┌─ Dataset
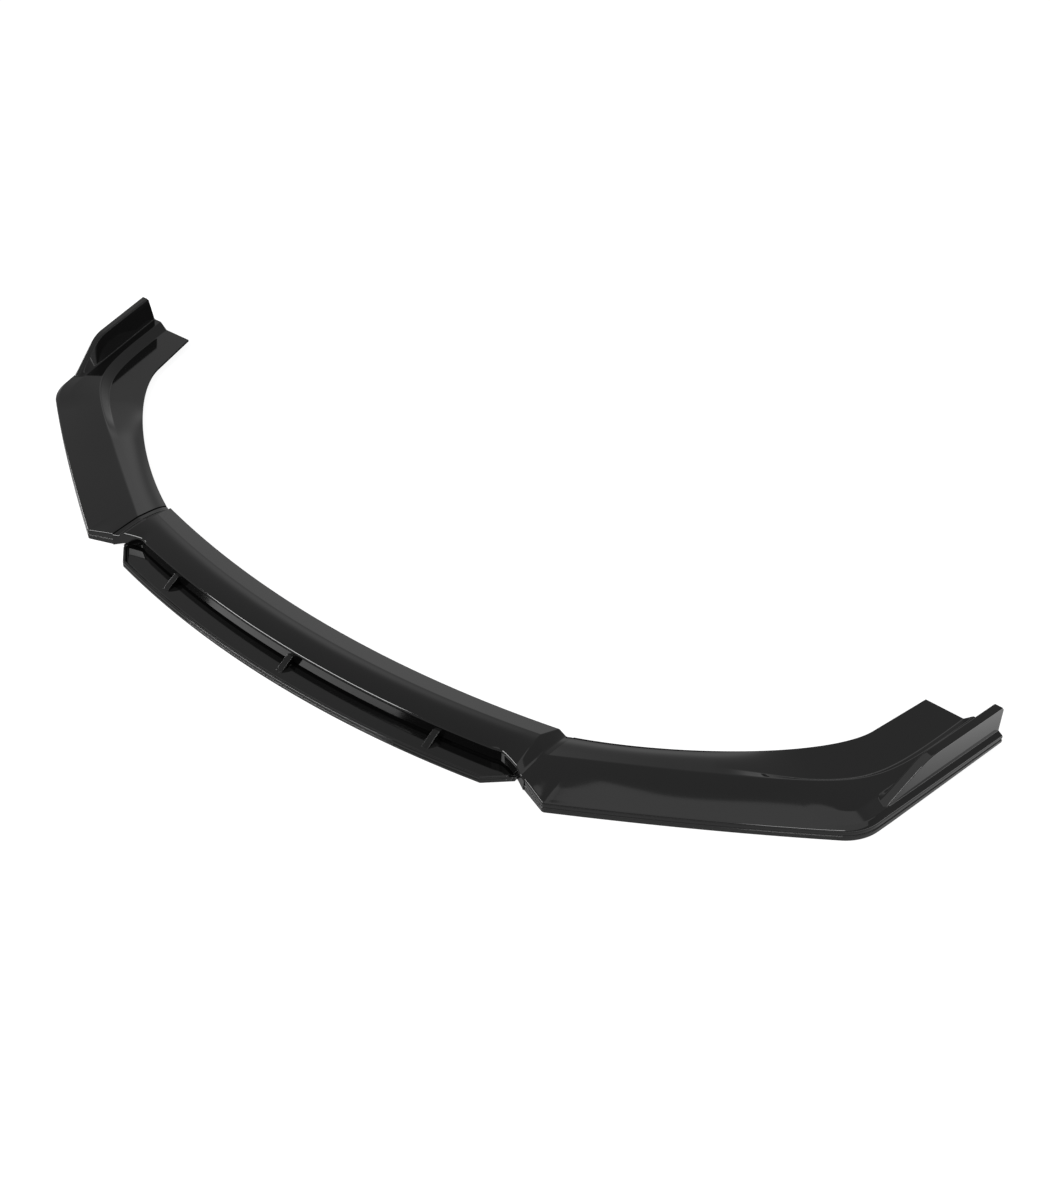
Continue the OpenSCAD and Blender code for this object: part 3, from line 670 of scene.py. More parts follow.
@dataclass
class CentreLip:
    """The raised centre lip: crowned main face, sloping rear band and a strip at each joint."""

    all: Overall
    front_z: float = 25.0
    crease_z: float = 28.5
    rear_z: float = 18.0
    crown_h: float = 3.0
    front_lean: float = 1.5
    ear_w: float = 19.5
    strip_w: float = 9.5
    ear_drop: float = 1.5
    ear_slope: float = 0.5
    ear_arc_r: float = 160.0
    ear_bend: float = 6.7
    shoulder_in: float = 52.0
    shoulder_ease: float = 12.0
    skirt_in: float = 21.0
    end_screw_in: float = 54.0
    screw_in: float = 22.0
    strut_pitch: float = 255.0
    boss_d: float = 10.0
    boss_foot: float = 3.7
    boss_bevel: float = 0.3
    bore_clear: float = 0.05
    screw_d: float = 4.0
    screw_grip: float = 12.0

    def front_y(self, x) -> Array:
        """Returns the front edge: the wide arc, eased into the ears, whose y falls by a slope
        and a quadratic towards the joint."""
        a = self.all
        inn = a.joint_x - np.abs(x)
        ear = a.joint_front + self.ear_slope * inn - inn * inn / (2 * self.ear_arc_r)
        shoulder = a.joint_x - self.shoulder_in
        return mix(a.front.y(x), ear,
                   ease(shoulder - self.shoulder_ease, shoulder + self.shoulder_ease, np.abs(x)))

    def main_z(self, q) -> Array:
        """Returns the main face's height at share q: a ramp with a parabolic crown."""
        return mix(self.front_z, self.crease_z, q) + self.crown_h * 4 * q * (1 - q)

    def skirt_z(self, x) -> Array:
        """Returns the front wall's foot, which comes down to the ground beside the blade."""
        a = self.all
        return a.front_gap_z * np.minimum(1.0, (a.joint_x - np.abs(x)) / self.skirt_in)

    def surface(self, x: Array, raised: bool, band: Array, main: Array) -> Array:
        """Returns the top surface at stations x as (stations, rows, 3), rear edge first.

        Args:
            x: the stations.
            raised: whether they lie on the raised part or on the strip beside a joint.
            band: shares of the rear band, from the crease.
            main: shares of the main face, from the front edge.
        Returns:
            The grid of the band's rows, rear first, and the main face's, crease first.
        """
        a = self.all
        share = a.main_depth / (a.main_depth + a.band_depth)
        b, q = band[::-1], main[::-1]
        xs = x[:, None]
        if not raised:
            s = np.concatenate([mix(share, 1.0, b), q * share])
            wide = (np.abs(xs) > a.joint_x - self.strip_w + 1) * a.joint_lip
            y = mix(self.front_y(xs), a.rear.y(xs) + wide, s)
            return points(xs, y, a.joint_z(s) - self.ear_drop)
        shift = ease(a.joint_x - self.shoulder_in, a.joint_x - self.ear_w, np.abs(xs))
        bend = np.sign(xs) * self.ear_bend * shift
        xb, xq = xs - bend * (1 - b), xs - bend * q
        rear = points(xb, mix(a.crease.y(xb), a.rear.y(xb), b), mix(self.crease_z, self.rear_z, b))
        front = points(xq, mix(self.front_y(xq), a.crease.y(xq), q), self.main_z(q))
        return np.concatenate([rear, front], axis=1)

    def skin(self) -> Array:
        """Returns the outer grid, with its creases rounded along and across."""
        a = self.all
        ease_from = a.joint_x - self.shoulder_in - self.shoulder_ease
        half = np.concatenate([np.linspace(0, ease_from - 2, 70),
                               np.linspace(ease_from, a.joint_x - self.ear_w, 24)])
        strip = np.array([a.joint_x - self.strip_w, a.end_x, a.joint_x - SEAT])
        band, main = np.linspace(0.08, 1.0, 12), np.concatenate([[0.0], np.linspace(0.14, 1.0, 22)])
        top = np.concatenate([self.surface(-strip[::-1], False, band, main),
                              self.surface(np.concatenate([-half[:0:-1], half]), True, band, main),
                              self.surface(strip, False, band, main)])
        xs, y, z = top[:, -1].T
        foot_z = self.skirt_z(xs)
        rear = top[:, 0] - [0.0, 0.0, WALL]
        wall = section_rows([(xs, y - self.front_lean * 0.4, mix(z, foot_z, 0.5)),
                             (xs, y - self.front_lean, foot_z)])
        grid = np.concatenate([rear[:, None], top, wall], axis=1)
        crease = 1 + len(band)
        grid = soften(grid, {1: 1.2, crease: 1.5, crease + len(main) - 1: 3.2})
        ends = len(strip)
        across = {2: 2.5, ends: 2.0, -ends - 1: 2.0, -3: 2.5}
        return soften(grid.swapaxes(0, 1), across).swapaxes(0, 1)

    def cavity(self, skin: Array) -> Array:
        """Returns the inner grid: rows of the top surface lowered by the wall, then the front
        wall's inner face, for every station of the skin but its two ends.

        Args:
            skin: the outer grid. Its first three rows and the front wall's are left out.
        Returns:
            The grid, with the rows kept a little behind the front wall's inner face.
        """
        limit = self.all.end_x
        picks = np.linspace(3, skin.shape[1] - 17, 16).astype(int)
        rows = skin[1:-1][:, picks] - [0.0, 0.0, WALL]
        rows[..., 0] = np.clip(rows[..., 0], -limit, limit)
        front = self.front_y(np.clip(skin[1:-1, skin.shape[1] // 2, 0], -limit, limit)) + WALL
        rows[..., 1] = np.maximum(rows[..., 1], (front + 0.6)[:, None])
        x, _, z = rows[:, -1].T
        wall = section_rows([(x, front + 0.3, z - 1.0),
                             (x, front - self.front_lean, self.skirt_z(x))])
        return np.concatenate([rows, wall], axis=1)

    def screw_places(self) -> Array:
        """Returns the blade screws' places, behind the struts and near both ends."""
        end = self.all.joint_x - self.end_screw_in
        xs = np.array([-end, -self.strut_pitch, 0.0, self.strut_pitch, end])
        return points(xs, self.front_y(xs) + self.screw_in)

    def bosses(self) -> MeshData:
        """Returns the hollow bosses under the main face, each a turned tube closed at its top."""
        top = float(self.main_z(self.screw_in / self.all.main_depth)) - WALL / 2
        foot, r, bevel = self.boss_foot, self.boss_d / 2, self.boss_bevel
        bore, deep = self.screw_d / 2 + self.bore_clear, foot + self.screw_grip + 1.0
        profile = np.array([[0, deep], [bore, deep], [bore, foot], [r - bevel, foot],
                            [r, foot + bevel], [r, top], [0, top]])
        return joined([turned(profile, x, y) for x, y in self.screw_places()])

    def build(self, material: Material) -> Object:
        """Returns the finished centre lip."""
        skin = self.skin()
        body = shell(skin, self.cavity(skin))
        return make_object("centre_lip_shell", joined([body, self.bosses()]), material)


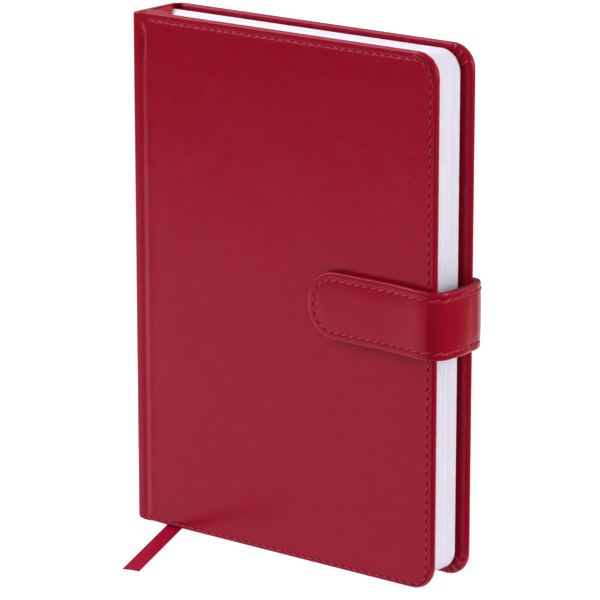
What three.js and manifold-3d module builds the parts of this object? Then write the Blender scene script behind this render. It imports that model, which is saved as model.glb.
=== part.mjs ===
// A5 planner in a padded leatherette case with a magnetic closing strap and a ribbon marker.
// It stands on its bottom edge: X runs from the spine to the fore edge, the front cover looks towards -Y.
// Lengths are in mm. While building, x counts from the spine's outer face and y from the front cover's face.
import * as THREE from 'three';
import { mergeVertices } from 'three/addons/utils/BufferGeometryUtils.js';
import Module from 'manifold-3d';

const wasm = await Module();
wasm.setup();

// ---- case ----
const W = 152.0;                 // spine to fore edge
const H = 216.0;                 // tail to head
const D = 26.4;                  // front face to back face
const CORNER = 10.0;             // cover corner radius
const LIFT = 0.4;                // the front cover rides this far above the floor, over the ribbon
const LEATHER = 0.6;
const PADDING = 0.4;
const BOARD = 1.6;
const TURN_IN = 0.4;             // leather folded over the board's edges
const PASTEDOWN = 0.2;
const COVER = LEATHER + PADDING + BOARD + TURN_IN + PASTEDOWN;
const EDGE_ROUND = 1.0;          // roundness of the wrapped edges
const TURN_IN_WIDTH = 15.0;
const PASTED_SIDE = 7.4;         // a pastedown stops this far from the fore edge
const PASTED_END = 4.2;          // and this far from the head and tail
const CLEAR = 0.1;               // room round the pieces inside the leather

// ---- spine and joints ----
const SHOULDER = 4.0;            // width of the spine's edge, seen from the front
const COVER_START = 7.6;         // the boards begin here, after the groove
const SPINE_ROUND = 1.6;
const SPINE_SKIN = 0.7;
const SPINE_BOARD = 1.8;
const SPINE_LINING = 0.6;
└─
*Short problem*.
Return, please, the lines of the data from the first through the line containing "centre lip: crowned", both kept, exactly as they stand and nothing more.

*Response*.
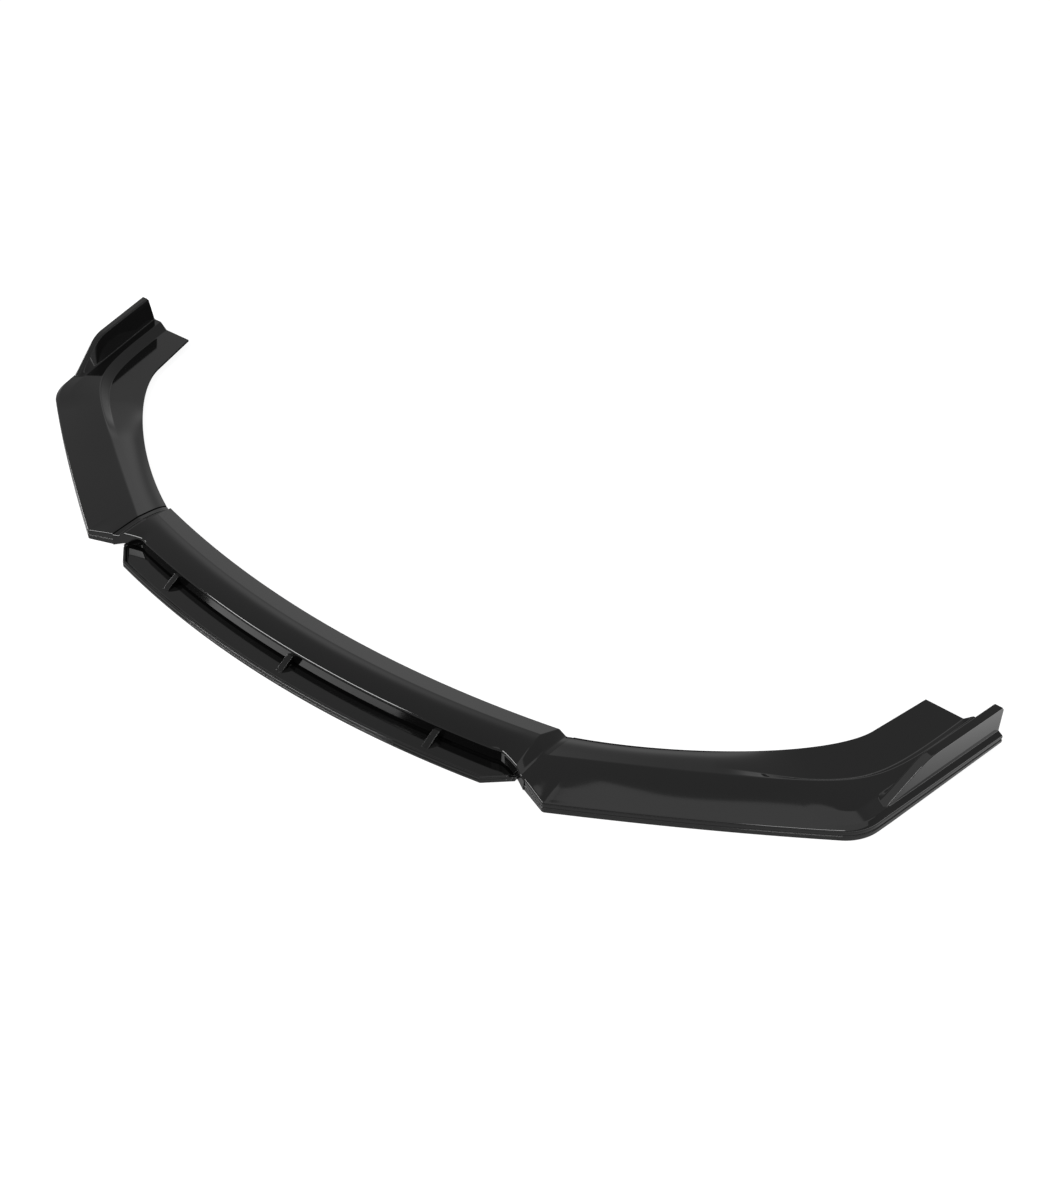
Continue the OpenSCAD and Blender code for this object: part 3, from line 670 of scene.py. More parts follow.
@dataclass
class CentreLip:
    """The raised centre lip: crowned main face, sloping rear band and a strip at each joint."""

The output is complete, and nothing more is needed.